Don't forget to take your own lifejacket then


----------



## MaidenScotland

hurghadapat said:


> Don't forget to take your own lifejacket then




It is for the time being in tip top condition


----------



## jemiljan

Does this mean that they've finally started to answer the phone?


----------



## meb01999

there was a government funded "nile bus" for decades. the fee was 50 piastres one way.


----------



## jemiljan

meb01999 said:


> there was a government funded "nile bus" for decades. the fee was 50 piastres one way.


It still exists, but they've cut back the routes.
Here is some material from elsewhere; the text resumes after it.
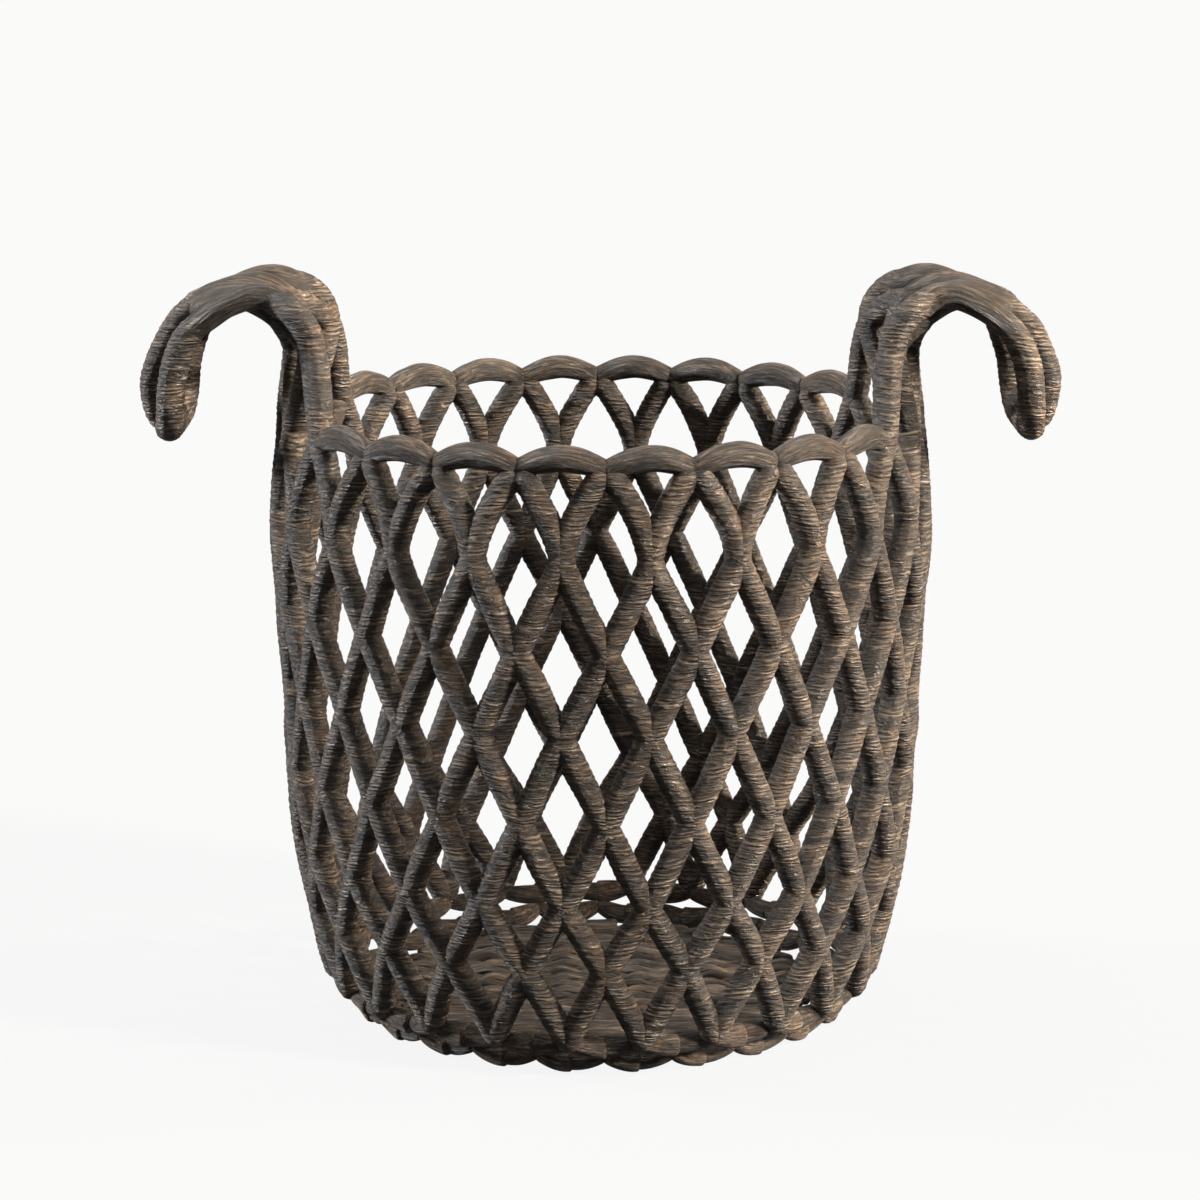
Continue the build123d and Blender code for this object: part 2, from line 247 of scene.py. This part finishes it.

Maadi is out of the question.

If anyone has used this new taxi service, I'd love to hear a report.


----------



## MaidenScotland

meb01999 said:


> there was a government funded "nile bus" for decades. the fee was 50 piastres one way.




Yes it still runs but would you want to ride a boat that the government maintains, I never see it without it looking to me overloaded


----------



## jemiljan

The Nile Taxi service has posted their table:










A bit expensive, but on certain days it's worth spending for the reduced aggravation and added peace of mind.
Oh, and yes, they are answering the phone. At least they called me right back after I called them.


----------



## jemiljan

Ok, so I took the Nile Taxi for the first time yesterday, from Spectra, across from the Hilton, back to the Yacht Club in Maadi. We left at 4:30 when traffic was terrible, and the trip was VERY pleasant, and the took all of a 1/2 hr, with a few stops along the way. They just use a regular speedboat, not the yellow one in the pics. Apparently, if you book outside of their set "Park and Ride" schedule, they want to charge a 5 person minimum, or 150LE. 
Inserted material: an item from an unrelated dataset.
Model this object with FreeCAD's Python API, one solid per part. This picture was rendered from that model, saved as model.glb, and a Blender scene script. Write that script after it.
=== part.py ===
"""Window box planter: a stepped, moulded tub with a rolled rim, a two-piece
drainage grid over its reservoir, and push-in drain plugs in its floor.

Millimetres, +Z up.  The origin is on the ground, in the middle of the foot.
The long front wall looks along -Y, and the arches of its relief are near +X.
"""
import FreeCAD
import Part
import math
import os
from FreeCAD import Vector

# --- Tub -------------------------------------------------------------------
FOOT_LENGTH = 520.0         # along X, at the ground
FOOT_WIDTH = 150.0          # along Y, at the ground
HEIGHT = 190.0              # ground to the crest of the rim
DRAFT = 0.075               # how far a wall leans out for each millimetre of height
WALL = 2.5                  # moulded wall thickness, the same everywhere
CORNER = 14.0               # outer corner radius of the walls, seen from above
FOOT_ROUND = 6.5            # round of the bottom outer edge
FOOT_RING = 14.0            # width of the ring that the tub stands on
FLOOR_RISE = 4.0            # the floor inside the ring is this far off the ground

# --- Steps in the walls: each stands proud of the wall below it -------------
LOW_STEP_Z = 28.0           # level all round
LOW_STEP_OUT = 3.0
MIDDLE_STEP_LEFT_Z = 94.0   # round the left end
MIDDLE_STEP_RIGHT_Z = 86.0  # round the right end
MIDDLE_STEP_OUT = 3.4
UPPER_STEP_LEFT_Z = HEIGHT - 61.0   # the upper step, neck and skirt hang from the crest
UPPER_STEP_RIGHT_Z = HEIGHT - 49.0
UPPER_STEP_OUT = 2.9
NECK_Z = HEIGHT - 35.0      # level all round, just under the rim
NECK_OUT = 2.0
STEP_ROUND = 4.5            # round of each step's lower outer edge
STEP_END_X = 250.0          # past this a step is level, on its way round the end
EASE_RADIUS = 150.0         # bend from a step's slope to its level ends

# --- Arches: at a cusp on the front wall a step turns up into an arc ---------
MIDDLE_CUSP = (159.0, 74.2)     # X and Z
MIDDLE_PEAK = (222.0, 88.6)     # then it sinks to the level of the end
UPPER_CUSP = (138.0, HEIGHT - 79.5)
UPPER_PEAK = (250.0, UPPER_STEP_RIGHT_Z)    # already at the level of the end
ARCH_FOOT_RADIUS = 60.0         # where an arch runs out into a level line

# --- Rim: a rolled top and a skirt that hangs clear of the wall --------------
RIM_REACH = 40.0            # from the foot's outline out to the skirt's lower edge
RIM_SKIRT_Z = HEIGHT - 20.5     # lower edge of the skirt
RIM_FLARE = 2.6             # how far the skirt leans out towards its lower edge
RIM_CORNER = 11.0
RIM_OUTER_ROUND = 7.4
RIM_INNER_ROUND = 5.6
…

The "Park and Ride" times are 

- From Maadi To NileCity
(7:30am) , 8:00am, 8:30am, 9:00am , (5:00pm), 5:30pm

- From Nile City To Maadi
(8:00am), 8:30am, 4:30pm, (5:00pm),5:30, 6:00

This is based on "First Come First Serve"
Times in Parentheses are not scheduled everyday, so please call them to see if they are running it.










I've asked them if we could book using a text message or email, as the phone is often tied up.
Also asked if they might add a couple more hours, as more people will definitely start using the service, or consider using a "dolmuş" system like the one in Istanbul. 

We'll see how they respond...


----------